┌────────

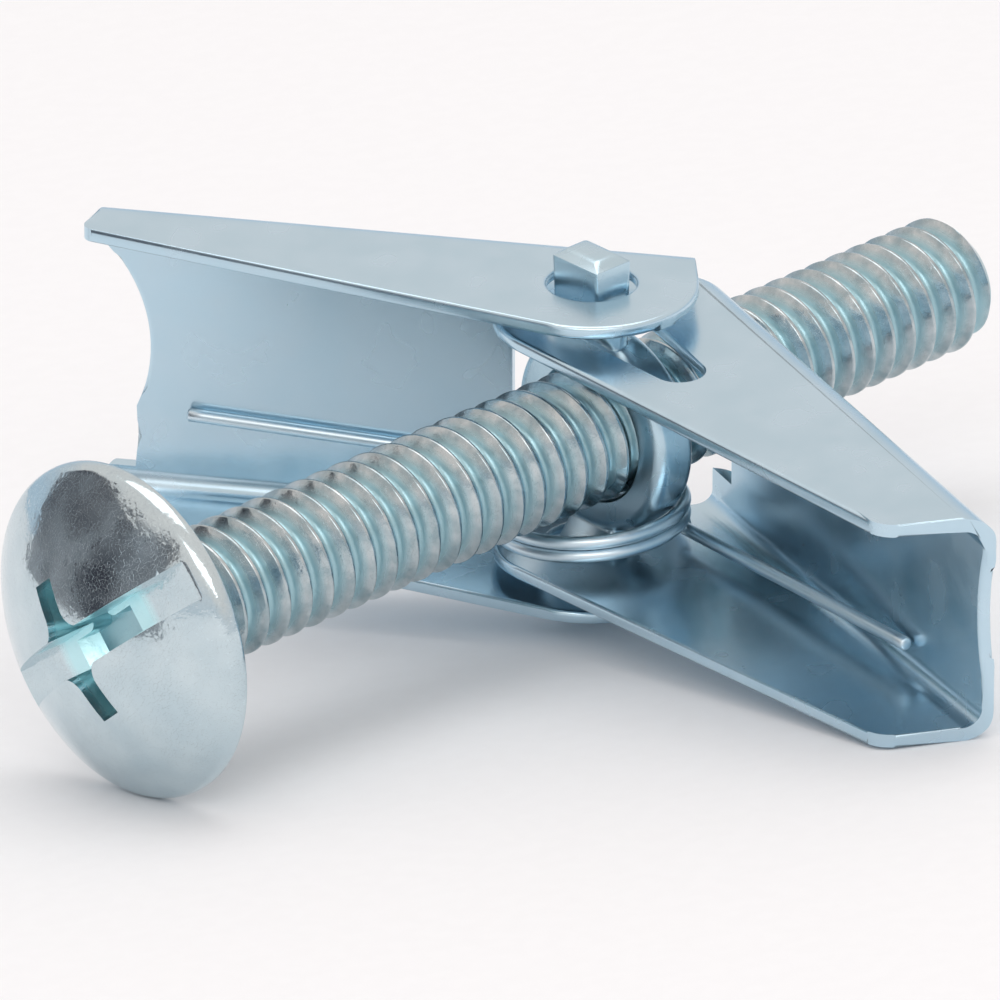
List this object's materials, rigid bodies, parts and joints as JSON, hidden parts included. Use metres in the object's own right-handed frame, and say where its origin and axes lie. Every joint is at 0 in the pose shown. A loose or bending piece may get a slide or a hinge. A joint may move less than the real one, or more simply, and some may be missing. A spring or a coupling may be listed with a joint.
{
  "type": "spring toggle bolt",
  "caption": "Truss head machine screw with a trunnion nut and two spring-loaded folding steel wings that anchor it behind a hollow wall.",
  "frame": {"origin": "on the screw's axis, on the plane of the head's underside", "axes": "+X along the screw from its head to its tip; +Z along the nut's trunnion stubs, about which both wings fold; +Y towards the outer wing"},
  "size_m": [0.0534, 0.0472, 0.0178],
  "materials": {
    "screw_plating": "bright bluish zinc plate, fine grained",
    "nut_plating": "bright bluish zinc plate",
    "wing_plating": "bright bluish zinc plate on rolled sheet",
    "spring_wire": "zinc plated spring wire"
  },
  "bodies": {
    "screw": {"screw": "screw_plating"},
    "nut": {"nut": "nut_plating", "spring": "spring_wire"},
    "outer_wing": {"outer_wing": "wing_plating"},
    "inner_wing": {"inner_wing": "wing_plating"}
  },
  "joints": [
    {"name": "nut_travel", "type": "slide", "parent": "screw", "child": "nut", "axis": [1, 0, 0], "range_m": [-0.0014, 0.018]},
    {"name": "outer_wing_fold", "type": "hinge", "parent": "nut", "child": "outer_wing", "pos_m": [0.0276, 0, 0], "axis": [0, 0, 1], "range_deg": [-35.5, 54.5], "stiffness_Nm_per_rad": 0.01, "deforming": ["spring"]},
    {"name": "inner_wing_fold", "type": "hinge", "parent": "nut", "child": "inner_wing", "pos_m": [0.0276, 0, 0], "axis": [0, 0, -1], "range_deg": [0, 72.5], "stiffness_Nm_per_rad": 0.01}
  ]
}
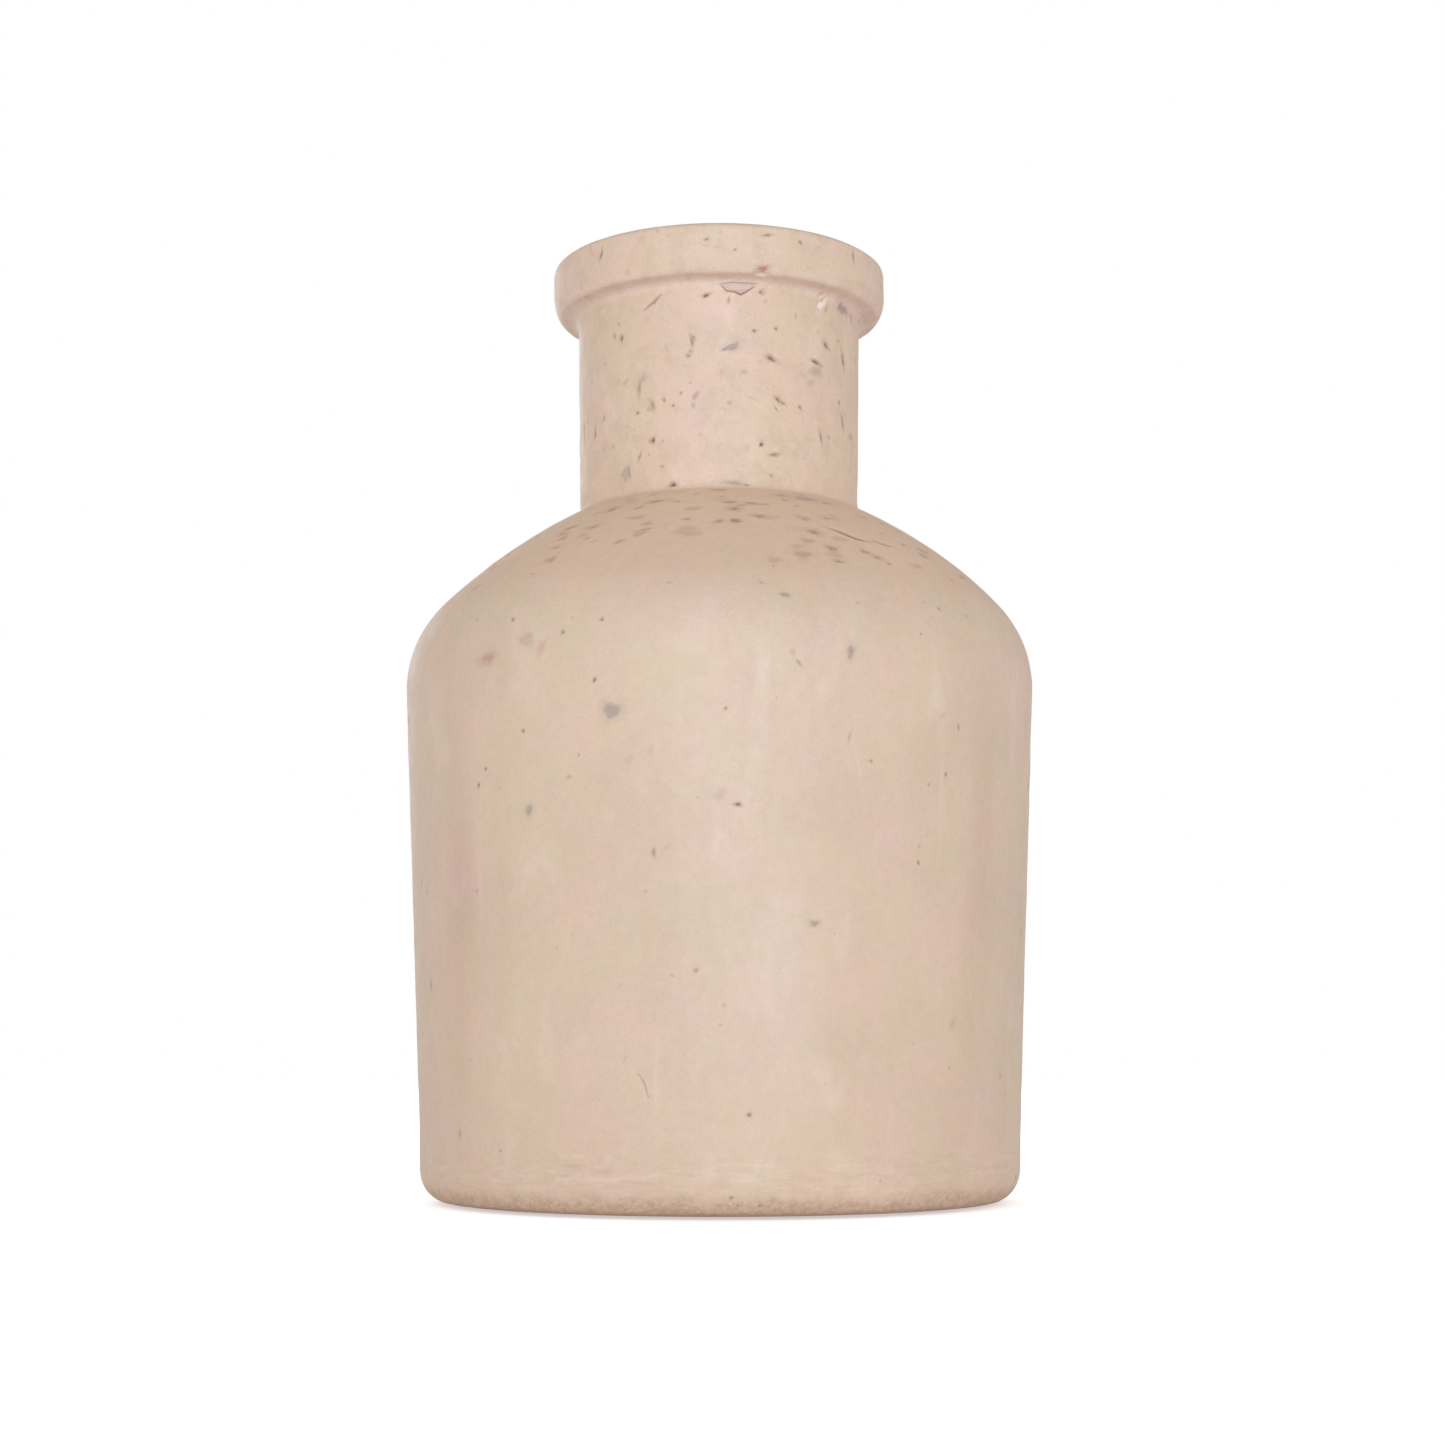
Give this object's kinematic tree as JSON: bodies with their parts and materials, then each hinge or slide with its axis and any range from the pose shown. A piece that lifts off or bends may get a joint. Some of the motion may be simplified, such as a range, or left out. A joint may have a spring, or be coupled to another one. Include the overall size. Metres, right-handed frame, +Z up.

└────────

## EXERCISE AIM
Copy the records above exactly as they appear.

## THE ANSWER
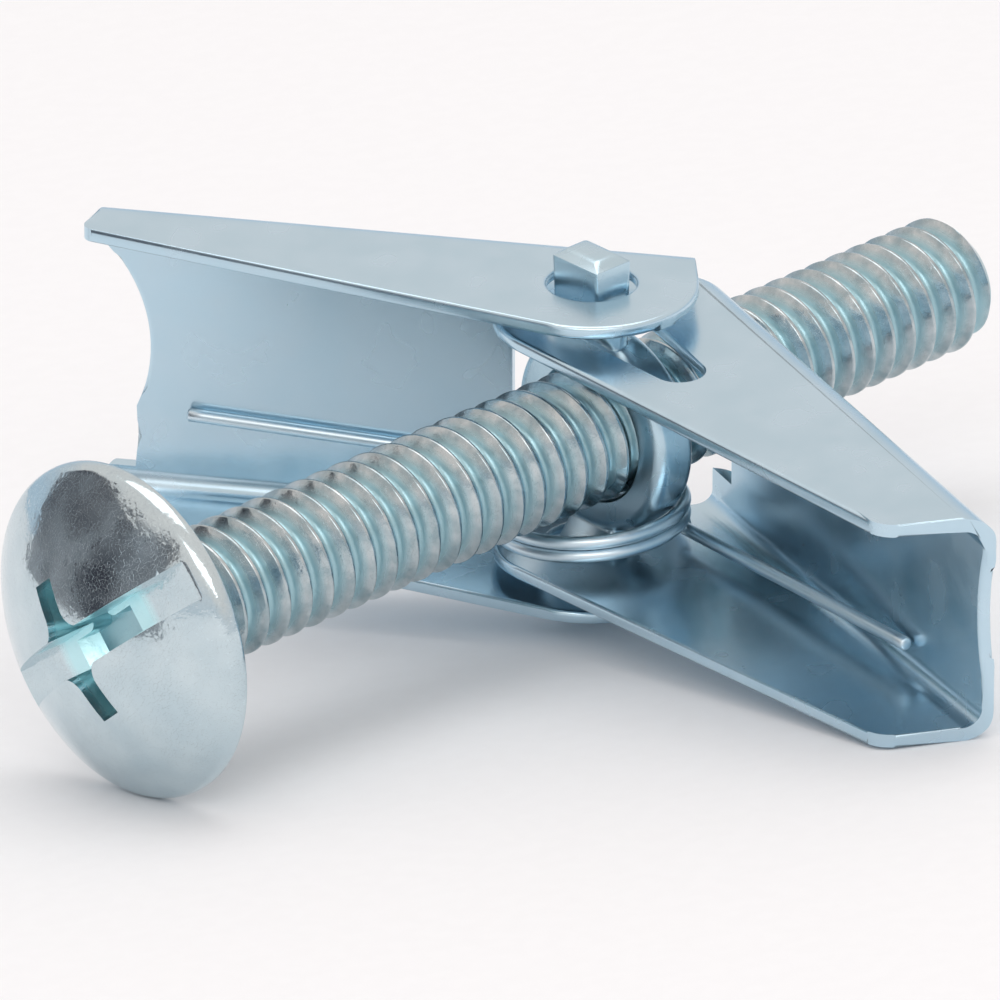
List this object's materials, rigid bodies, parts and joints as JSON, hidden parts included. Use metres in the object's own right-handed frame, and say where its origin and axes lie. Every joint is at 0 in the pose shown. A loose or bending piece may get a slide or a hinge. A joint may move less than the real one, or more simply, and some may be missing. A spring or a coupling may be listed with a joint.
{
  "type": "spring toggle bolt",
  "caption": "Truss head machine screw with a trunnion nut and two spring-loaded folding steel wings that anchor it behind a hollow wall.",
  "frame": {"origin": "on the screw's axis, on the plane of the head's underside", "axes": "+X along the screw from its head to its tip; +Z along the nut's trunnion stubs, about which both wings fold; +Y towards the outer wing"},
  "size_m": [0.0534, 0.0472, 0.0178],
  "materials": {
    "screw_plating": "bright bluish zinc plate, fine grained",
    "nut_plating": "bright bluish zinc plate",
    "wing_plating": "bright bluish zinc plate on rolled sheet",
    "spring_wire": "zinc plated spring wire"
  },
  "bodies": {
    "screw": {"screw": "screw_plating"},
    "nut": {"nut": "nut_plating", "spring": "spring_wire"},
    "outer_wing": {"outer_wing": "wing_plating"},
    "inner_wing": {"inner_wing": "wing_plating"}
  },
  "joints": [
    {"name": "nut_travel", "type": "slide", "parent": "screw", "child": "nut", "axis": [1, 0, 0], "range_m": [-0.0014, 0.018]},
    {"name": "outer_wing_fold", "type": "hinge", "parent": "nut", "child": "outer_wing", "pos_m": [0.0276, 0, 0], "axis": [0, 0, 1], "range_deg": [-35.5, 54.5], "stiffness_Nm_per_rad": 0.01, "deforming": ["spring"]},
    {"name": "inner_wing_fold", "type": "hinge", "parent": "nut", "child": "inner_wing", "pos_m": [0.0276, 0, 0], "axis": [0, 0, -1], "range_deg": [0, 72.5], "stiffness_Nm_per_rad": 0.01}
  ]
}
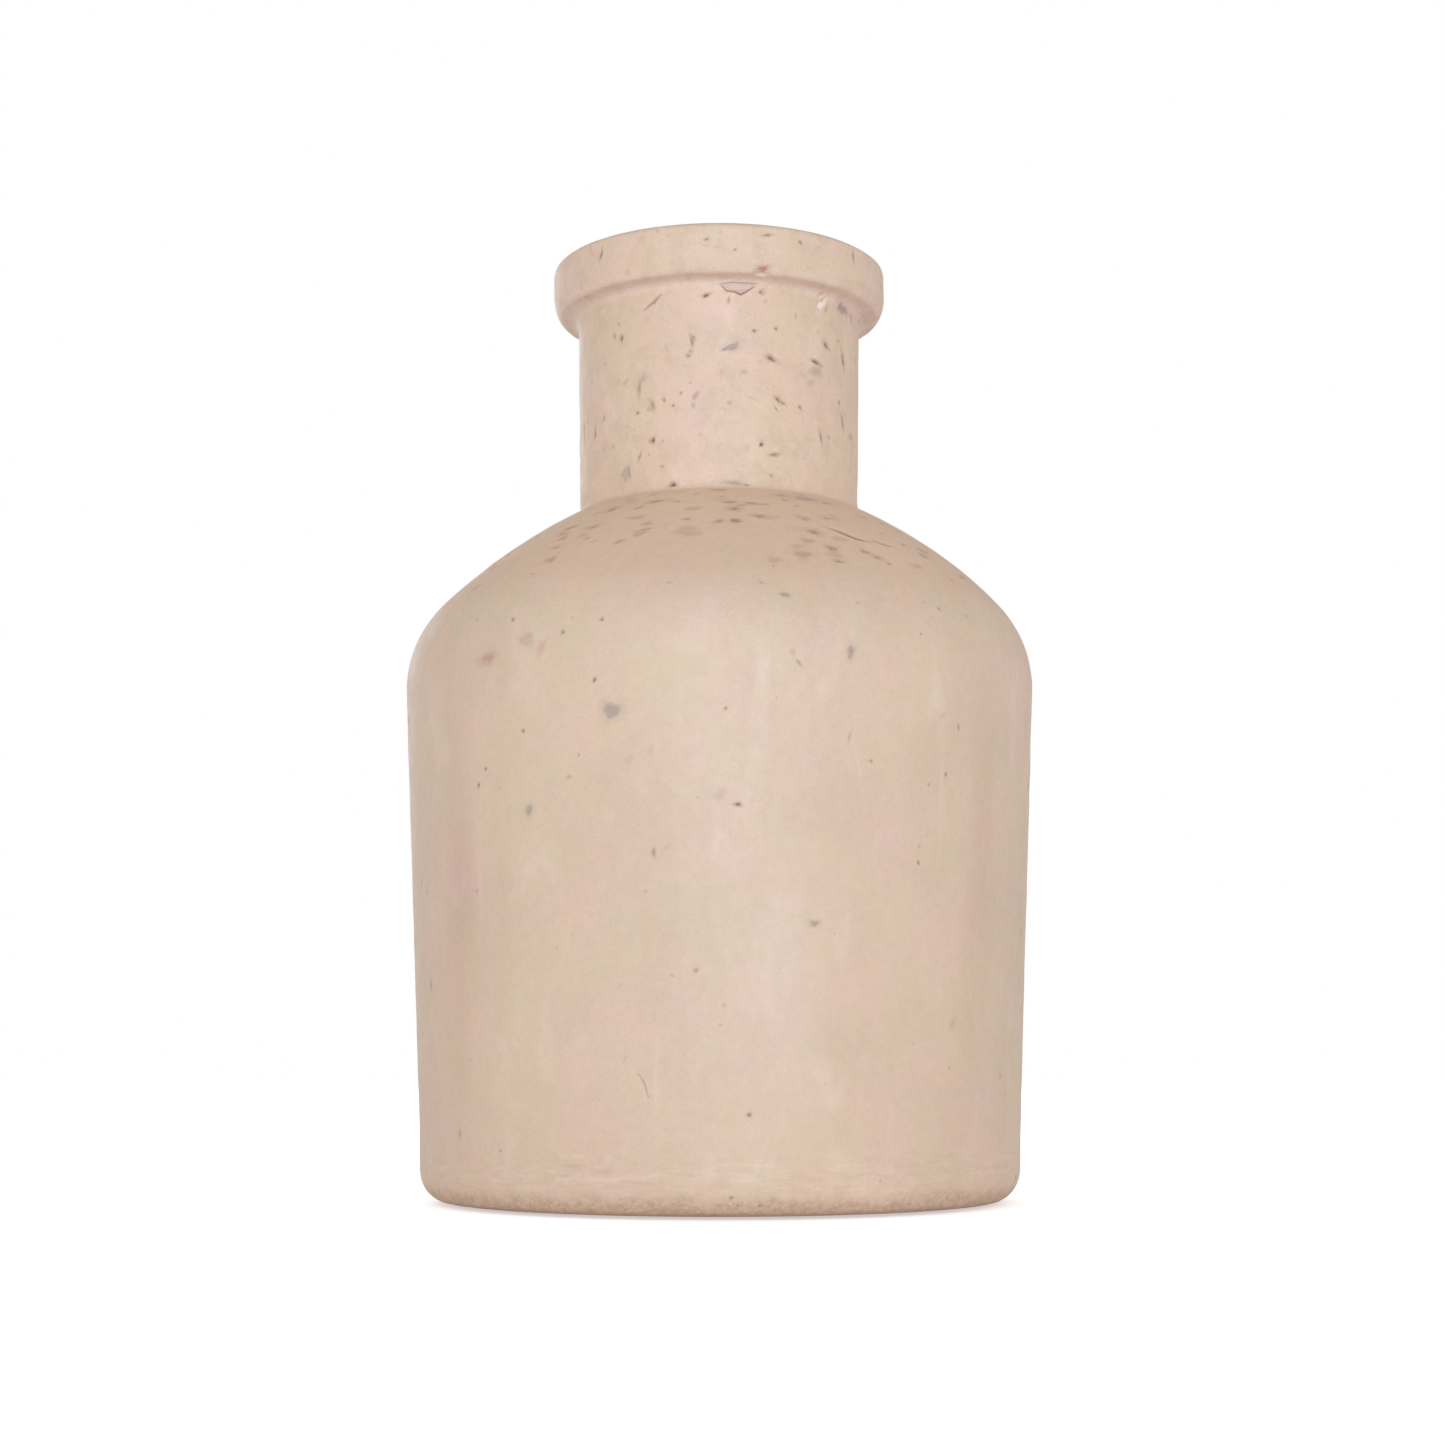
Give this object's kinematic tree as JSON: bodies with their parts and materials, then each hinge or slide with its axis and any range from the pose shown. A piece that lifts off or bends may get a joint. Some of the motion may be simplified, such as a range, or left out. A joint may have a spring, or be coupled to another one. Include the overall size. Metres, right-handed frame, +Z up.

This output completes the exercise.